Parmi les dix nouvelles, on trouve aussi une certaine Élizabeth Vollant qui pourrait être son double dans le récit intitulé Shikuan, le secret des dieux, où une jeune femme originaire du Nitassinan (territoire traditionnel occupé par les Innus) voyage en Nouvelle-Zélande.

Elle y fait une rencontre insolite : celle d’un arbre, le Tāne Mahuta, un kauri géant et millénaire. Ils l'ont surnommé ainsi, une référence directe à leur dieu, explique l’auteure, dont le mari est maori et qui s’est rendue en famille dans la forêt de Waipoua. Être devant cet arbre, ça a été toute une expérience!

Comment ce souvenir s’est-il transposé en fiction?

Dans la nouvelle, l’autrice écrit ceci : Je ferme les yeux. Cet arbre géant, ce dieu, se penche vers moi. Il me prend dans ses bras. C’est ce que je fais comme vœu, maintenant! Il me berce en lenteur entre ses longues branches, ses feuilles si nombreuses, son tronc rugueux. Je tombe dans le sommeil. Je pourrais dormir douze heures, dix-huit heures, vingt-quatre heures. [...] Je me suis endormie dans les bras de Tāne. J’espère qu’il comprend que c’est ma prière. J’oublie un instant le poids de l’hiver.

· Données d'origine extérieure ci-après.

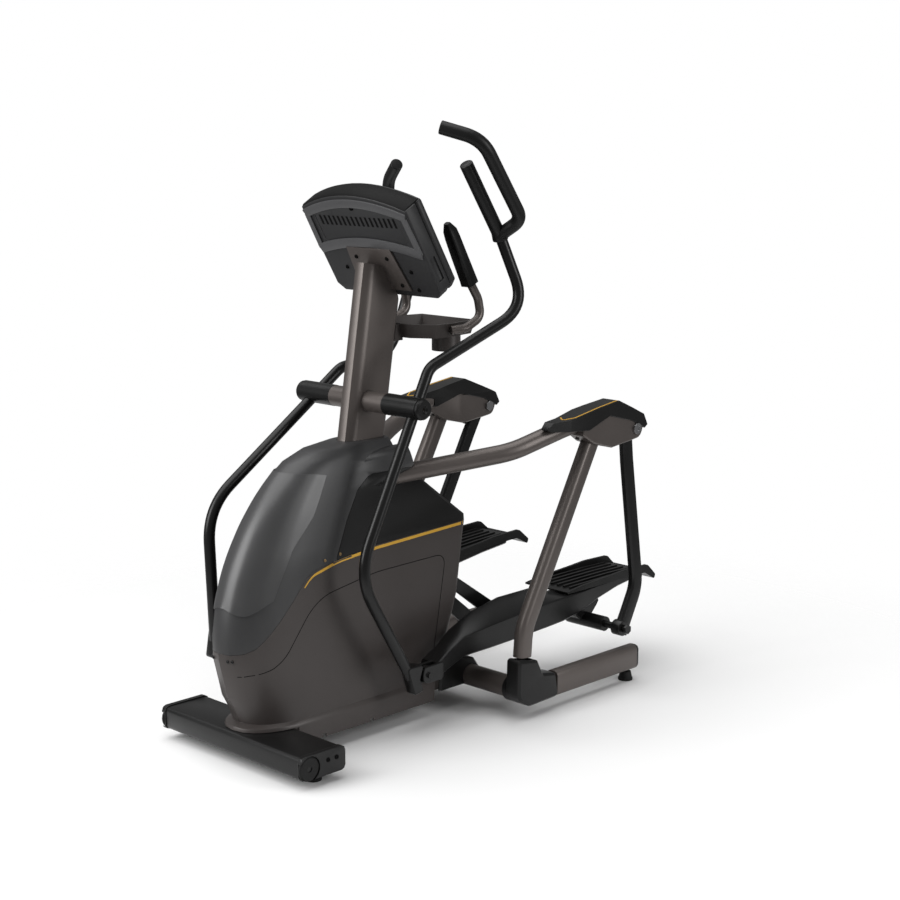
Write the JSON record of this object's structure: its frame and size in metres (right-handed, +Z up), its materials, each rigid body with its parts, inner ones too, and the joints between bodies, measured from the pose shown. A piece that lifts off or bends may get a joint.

Une illustration de la nature régénératrice? Plutôt une démonstration du fait que les contes et légendes des peuples autochtones se font écho et, dans leur universalité, peuvent trouver une résonance à longue portée quand, parfois, on a l'impression de manquer de repères dans le monde occidental.

Selon elle, les communautés autochtones auraient tout intérêt à refaire la route vers [leur] culture ancestrale, [leur] philosophie traditionnelle, et à reprendre [leurs] récits fondateurs, les réapprendre, les raconter à nouveau, les fouiller également pour trouver des réponses.